DATASET CONTENT:
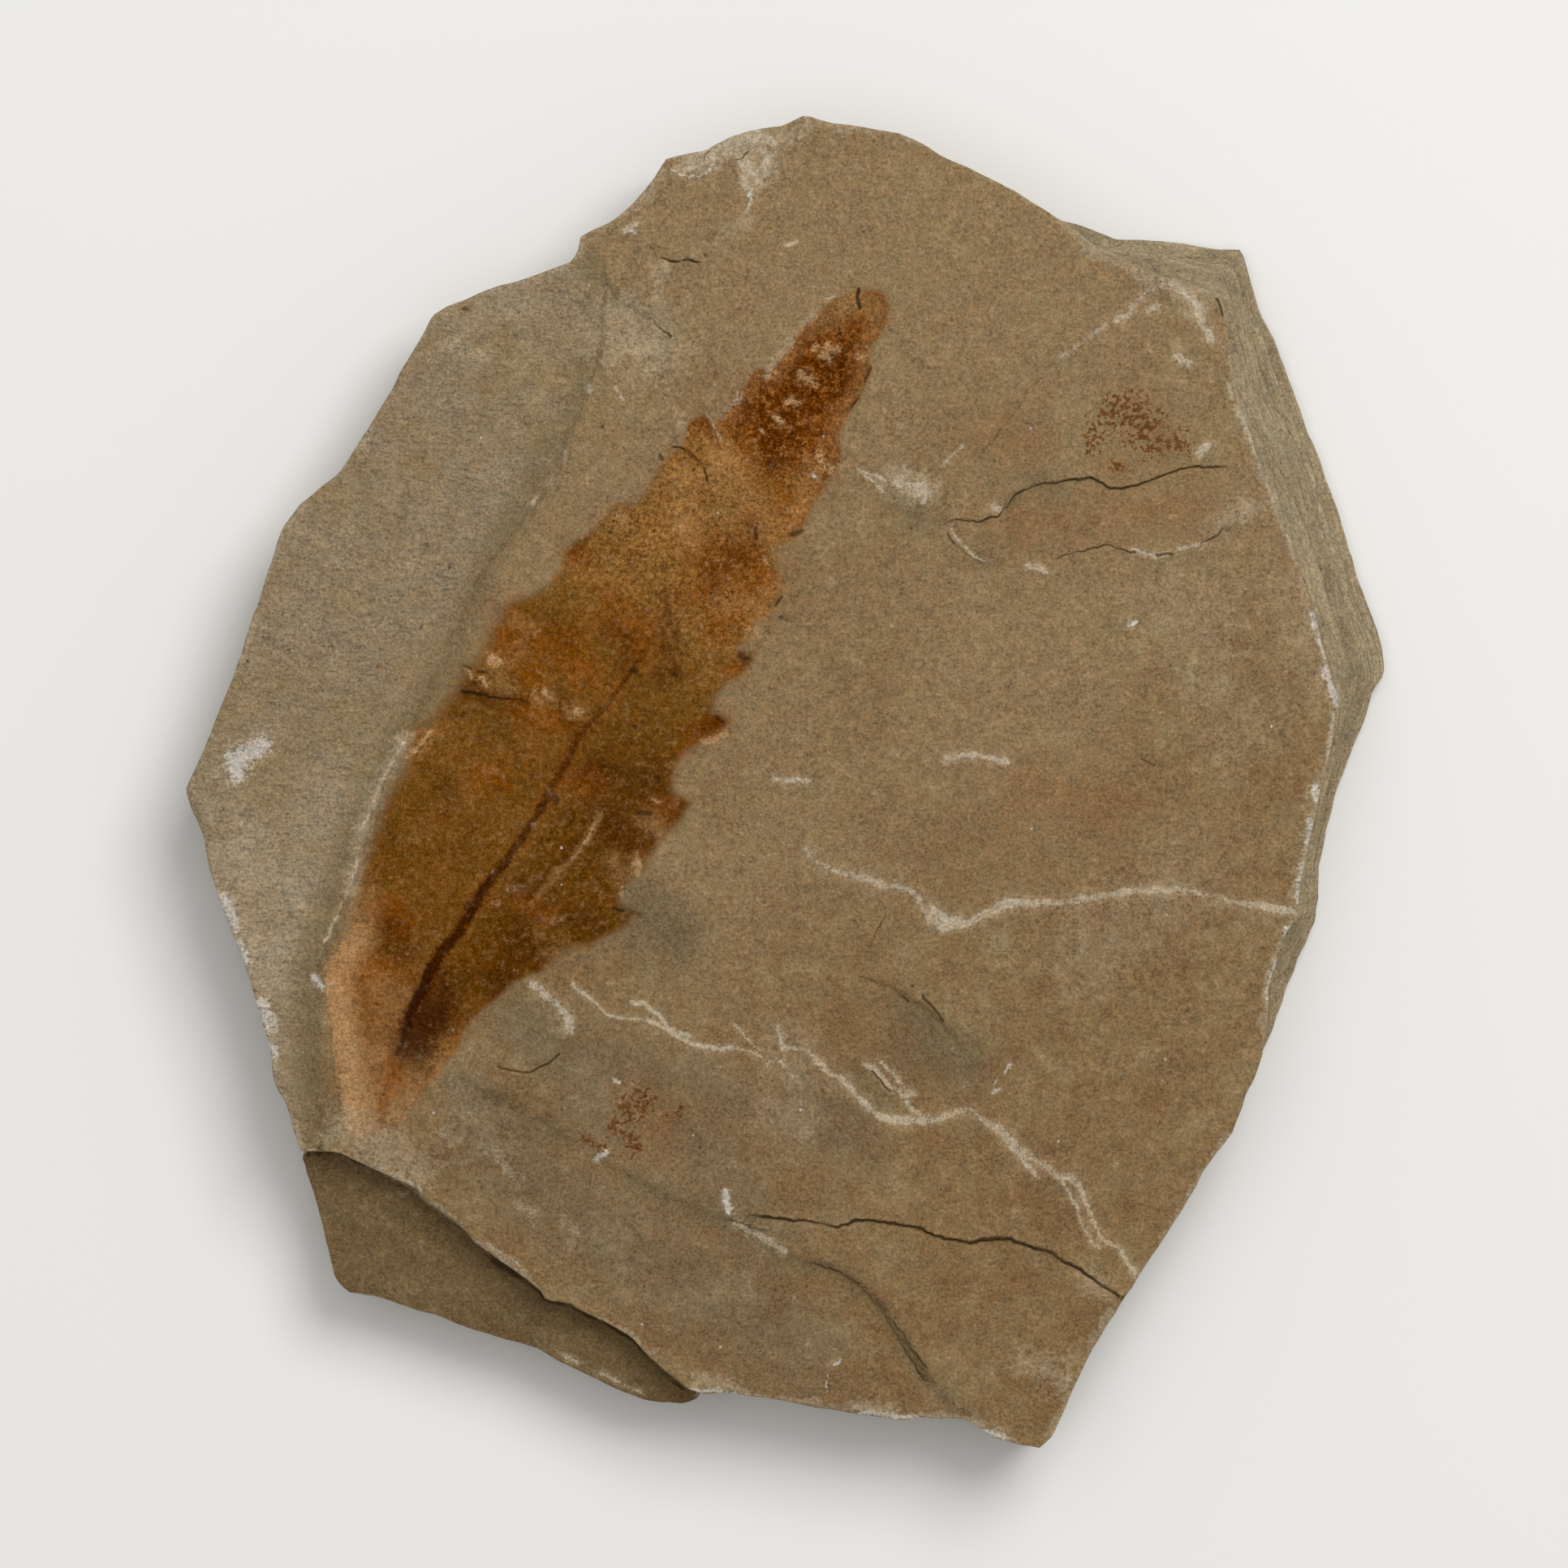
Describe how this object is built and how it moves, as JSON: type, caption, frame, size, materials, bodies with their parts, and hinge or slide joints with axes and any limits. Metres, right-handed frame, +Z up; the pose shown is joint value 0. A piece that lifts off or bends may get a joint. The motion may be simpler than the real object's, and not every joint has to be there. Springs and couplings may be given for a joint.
{
  "type": "fossil leaf plate",
  "caption": "Flat broken slab of thinly bedded shale, lying on its back, with a toothed fossil leaf on its upper face and a stepped ledge at one corner.",
  "frame": {"origin": "middle of the plate's box at its flat underside", "axes": "+Z up out of the face that carries the leaf; +Y along the plate's longer way, towards the leaf's tip end; +X to the right when the plate is seen from above"},
  "size_m": [0.0922, 0.1018, 0.0123],
  "materials": {
    "shale": "matt, fine-grained, tan shale with a red-brown leaf stain and pale chipped edges"
  },
  "bodies": {
    "root": {"shale_plate": "shale"}
  },
  "joints": []
}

STATED GOAL:
Go through the material and copy out every line with "type" in it.

RESULT OF THE EXERCISE:
Describe how this object is built and how it moves, as JSON: type, caption, frame, size, materials, bodies with their parts, and hinge or slide joints with axes and any limits. Metres, right-handed frame, +Z up; the pose shown is joint value 0. A piece that lifts off or bends may get a joint. The motion may be simpler than the real object's, and not every joint has to be there. Springs and couplings may be given for a joint.
  "type": "fossil leaf plate",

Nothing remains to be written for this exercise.